Entries with model source code:

========

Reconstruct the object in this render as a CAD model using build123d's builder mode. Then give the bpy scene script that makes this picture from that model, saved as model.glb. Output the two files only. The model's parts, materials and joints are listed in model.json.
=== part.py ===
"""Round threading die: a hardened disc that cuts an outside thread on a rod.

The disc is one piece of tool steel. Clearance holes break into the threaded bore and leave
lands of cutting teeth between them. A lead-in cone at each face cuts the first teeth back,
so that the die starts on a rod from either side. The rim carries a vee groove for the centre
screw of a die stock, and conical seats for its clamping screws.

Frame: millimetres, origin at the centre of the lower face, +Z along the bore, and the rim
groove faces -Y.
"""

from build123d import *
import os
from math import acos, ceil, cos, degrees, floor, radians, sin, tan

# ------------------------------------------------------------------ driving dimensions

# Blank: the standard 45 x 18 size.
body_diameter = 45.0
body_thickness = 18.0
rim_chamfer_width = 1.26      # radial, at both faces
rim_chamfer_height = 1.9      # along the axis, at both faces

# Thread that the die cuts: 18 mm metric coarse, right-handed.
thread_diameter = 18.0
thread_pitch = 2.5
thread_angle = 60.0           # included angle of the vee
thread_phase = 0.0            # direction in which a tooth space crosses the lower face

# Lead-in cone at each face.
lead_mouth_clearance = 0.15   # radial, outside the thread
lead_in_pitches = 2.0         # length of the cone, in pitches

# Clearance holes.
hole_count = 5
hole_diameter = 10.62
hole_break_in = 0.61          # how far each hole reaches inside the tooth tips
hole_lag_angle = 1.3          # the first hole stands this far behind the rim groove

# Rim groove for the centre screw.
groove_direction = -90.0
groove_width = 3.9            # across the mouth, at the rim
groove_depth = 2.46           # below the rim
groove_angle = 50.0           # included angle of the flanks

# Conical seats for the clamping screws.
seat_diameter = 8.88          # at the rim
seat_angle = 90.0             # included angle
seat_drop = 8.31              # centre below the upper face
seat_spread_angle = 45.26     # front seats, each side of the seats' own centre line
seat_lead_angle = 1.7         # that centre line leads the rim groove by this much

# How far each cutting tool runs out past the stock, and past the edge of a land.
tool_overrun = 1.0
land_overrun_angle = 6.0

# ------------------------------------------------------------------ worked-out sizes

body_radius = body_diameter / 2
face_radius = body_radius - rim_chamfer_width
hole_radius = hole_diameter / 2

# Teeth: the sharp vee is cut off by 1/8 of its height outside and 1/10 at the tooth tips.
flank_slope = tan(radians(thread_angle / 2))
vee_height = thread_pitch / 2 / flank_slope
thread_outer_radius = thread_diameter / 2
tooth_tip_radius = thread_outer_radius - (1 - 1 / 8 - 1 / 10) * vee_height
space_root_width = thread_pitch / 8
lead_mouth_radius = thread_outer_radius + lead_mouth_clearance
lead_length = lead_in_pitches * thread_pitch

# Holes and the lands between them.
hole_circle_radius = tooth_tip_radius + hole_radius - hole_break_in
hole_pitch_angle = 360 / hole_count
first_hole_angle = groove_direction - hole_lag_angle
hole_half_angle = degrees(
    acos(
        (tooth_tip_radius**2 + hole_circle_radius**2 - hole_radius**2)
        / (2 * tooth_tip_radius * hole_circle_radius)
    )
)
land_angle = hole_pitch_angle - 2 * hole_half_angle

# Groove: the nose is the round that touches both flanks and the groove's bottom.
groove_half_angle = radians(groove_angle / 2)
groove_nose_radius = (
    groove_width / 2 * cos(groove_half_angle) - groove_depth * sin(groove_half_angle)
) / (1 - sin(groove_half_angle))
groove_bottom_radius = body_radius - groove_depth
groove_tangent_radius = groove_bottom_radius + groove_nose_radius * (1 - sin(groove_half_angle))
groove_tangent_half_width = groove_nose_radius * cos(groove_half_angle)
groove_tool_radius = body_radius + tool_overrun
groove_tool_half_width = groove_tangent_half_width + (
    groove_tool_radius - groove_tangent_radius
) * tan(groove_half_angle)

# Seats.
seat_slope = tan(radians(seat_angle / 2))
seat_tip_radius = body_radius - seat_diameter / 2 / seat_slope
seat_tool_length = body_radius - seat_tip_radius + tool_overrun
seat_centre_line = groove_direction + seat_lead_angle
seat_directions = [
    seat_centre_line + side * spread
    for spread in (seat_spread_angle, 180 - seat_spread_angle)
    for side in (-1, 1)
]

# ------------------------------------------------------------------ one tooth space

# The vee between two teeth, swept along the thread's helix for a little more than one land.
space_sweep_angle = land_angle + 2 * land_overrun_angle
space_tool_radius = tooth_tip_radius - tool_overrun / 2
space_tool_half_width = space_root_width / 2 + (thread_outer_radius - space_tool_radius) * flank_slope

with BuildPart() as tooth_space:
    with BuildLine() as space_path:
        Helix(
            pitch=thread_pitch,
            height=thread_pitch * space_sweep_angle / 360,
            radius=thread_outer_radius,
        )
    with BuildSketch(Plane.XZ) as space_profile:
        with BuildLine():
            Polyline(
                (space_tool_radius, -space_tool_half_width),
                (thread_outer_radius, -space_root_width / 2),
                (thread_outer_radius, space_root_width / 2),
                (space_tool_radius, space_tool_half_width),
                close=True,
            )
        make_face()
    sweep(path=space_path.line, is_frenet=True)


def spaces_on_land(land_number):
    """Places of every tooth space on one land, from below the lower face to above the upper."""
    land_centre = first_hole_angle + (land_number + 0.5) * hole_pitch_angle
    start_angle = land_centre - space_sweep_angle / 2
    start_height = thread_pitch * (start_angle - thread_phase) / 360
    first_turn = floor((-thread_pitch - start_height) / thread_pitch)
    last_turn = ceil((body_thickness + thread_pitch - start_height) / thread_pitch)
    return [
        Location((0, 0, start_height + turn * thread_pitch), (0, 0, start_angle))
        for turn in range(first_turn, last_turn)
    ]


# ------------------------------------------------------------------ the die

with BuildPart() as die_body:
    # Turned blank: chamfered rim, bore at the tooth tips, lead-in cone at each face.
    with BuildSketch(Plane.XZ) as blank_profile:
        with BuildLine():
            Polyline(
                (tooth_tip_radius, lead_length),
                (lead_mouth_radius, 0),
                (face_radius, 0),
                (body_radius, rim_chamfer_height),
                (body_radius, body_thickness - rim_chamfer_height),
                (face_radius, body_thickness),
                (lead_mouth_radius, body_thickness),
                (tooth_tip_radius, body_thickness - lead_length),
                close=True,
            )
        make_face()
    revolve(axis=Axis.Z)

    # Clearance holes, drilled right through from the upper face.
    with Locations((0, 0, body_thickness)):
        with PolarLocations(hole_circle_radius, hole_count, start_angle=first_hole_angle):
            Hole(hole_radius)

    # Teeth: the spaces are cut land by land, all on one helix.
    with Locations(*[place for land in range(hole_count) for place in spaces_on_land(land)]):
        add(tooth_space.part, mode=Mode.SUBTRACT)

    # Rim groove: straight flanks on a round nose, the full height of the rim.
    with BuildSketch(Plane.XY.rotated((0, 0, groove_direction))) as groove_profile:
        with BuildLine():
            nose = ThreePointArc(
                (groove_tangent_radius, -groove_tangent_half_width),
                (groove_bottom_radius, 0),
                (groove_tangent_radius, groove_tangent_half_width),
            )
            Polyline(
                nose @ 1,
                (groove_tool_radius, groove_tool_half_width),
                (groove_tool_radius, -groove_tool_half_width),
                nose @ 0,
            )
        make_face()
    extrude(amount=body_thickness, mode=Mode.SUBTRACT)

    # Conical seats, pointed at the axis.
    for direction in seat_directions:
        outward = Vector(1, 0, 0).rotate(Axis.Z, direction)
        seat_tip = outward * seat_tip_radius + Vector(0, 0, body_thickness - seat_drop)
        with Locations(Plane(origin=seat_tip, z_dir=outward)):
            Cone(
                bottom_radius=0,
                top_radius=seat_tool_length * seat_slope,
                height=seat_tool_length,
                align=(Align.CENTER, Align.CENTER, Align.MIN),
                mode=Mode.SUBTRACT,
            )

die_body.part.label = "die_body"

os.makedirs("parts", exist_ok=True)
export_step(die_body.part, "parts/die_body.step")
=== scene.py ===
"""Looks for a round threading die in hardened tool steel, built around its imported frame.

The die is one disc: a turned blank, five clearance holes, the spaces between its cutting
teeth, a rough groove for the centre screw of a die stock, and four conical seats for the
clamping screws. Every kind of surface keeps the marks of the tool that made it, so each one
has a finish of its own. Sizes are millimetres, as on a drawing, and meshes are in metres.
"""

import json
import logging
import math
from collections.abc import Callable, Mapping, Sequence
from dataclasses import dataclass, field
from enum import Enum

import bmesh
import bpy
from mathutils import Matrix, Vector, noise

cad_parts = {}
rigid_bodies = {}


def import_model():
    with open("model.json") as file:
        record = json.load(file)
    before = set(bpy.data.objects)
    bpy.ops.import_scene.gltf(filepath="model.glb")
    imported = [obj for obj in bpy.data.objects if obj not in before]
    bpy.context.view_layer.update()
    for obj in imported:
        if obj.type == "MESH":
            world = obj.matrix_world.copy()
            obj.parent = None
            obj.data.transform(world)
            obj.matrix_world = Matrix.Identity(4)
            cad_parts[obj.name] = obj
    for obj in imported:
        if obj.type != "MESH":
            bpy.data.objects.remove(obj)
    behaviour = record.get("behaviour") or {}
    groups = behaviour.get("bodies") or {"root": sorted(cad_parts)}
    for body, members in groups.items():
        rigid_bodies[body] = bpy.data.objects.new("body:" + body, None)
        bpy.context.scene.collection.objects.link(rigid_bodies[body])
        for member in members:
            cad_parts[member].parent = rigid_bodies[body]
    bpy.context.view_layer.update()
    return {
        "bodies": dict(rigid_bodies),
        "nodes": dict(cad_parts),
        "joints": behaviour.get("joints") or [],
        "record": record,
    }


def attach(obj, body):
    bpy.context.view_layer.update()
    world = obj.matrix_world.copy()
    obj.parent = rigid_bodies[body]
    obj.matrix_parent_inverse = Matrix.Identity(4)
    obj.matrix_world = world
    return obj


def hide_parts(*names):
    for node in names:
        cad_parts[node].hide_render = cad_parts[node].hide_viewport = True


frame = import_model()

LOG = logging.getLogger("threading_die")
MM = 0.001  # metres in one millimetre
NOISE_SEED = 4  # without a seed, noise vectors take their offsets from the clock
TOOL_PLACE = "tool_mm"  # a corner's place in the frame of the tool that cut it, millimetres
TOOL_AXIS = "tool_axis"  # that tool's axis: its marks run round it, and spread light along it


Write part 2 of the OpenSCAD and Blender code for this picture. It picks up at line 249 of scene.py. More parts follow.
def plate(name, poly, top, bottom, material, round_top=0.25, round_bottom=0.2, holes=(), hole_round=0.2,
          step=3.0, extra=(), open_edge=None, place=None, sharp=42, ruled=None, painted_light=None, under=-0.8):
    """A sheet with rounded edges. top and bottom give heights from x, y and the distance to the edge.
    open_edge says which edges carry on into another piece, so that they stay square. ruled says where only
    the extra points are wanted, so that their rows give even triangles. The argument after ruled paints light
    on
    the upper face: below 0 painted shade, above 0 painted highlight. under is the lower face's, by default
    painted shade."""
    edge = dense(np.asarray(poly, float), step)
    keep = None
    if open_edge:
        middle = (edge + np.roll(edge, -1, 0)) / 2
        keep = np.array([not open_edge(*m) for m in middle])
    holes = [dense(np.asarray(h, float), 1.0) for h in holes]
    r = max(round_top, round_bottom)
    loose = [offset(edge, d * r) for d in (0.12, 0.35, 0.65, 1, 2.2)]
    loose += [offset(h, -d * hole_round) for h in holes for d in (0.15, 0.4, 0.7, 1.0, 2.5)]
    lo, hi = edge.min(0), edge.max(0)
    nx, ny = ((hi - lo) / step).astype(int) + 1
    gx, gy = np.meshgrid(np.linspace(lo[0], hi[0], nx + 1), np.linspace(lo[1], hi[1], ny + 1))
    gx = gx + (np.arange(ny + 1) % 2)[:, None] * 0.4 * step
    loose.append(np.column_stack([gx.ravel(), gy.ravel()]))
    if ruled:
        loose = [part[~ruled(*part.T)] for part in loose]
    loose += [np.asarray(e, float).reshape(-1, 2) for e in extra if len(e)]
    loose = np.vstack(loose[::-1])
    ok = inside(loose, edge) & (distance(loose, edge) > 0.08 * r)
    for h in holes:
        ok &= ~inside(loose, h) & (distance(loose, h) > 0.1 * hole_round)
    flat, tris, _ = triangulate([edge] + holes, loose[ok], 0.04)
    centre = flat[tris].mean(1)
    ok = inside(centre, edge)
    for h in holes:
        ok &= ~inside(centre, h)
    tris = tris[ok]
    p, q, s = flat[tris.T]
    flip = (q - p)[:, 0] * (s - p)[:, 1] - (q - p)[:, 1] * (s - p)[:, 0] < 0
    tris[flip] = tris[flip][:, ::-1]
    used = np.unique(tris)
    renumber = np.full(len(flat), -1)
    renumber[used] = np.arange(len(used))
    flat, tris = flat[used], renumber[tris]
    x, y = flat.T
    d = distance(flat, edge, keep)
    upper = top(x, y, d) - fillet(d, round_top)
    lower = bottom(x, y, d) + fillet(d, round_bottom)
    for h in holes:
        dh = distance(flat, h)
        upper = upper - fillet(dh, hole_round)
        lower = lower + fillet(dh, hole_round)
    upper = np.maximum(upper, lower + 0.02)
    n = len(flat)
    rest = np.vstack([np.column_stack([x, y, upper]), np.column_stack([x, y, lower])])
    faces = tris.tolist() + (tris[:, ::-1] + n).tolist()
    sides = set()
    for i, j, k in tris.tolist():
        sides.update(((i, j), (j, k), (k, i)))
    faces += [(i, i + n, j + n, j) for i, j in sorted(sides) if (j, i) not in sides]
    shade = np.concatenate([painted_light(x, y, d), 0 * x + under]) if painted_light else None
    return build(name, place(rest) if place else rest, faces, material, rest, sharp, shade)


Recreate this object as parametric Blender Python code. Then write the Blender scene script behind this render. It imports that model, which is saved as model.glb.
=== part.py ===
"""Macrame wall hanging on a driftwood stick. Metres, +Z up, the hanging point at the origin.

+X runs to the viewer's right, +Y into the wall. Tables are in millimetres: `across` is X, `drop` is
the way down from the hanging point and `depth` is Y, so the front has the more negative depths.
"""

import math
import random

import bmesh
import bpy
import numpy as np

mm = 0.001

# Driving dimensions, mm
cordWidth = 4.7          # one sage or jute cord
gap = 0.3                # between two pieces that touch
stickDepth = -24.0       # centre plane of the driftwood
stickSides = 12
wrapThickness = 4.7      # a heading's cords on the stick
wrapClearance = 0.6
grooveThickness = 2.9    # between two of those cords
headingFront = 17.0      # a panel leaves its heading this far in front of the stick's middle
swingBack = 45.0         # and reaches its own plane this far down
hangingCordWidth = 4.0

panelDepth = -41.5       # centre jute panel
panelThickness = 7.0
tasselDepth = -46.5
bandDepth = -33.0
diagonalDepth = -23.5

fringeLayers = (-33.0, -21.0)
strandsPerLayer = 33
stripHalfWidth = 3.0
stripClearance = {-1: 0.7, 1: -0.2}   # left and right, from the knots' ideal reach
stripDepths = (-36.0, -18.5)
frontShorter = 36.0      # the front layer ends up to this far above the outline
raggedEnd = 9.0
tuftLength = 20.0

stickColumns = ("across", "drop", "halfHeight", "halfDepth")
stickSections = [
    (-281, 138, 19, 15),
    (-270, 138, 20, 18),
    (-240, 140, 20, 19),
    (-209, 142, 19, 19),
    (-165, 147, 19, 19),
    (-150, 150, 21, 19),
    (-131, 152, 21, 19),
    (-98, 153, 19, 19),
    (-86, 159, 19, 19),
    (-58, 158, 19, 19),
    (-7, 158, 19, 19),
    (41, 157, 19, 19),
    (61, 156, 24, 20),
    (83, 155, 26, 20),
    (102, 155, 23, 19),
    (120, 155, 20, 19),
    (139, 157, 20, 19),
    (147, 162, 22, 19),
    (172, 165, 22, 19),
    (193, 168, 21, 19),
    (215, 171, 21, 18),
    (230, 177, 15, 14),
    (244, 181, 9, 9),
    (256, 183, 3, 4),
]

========

WORK INSTRUCTIONS: Output, from the data above, the lines from the line with "for member in" to the line with "obj.parent = rigid_bodies[body]" exactly as they stand, both ends included and nothing else.

EXPECTED OUTPUT:
        for member in members:
            cad_parts[member].parent = rigid_bodies[body]
    bpy.context.view_layer.update()
    return {
        "bodies": dict(rigid_bodies),
        "nodes": dict(cad_parts),
        "joints": behaviour.get("joints") or [],
        "record": record,
    }


def attach(obj, body):
    bpy.context.view_layer.update()
    world = obj.matrix_world.copy()
    obj.parent = rigid_bodies[body]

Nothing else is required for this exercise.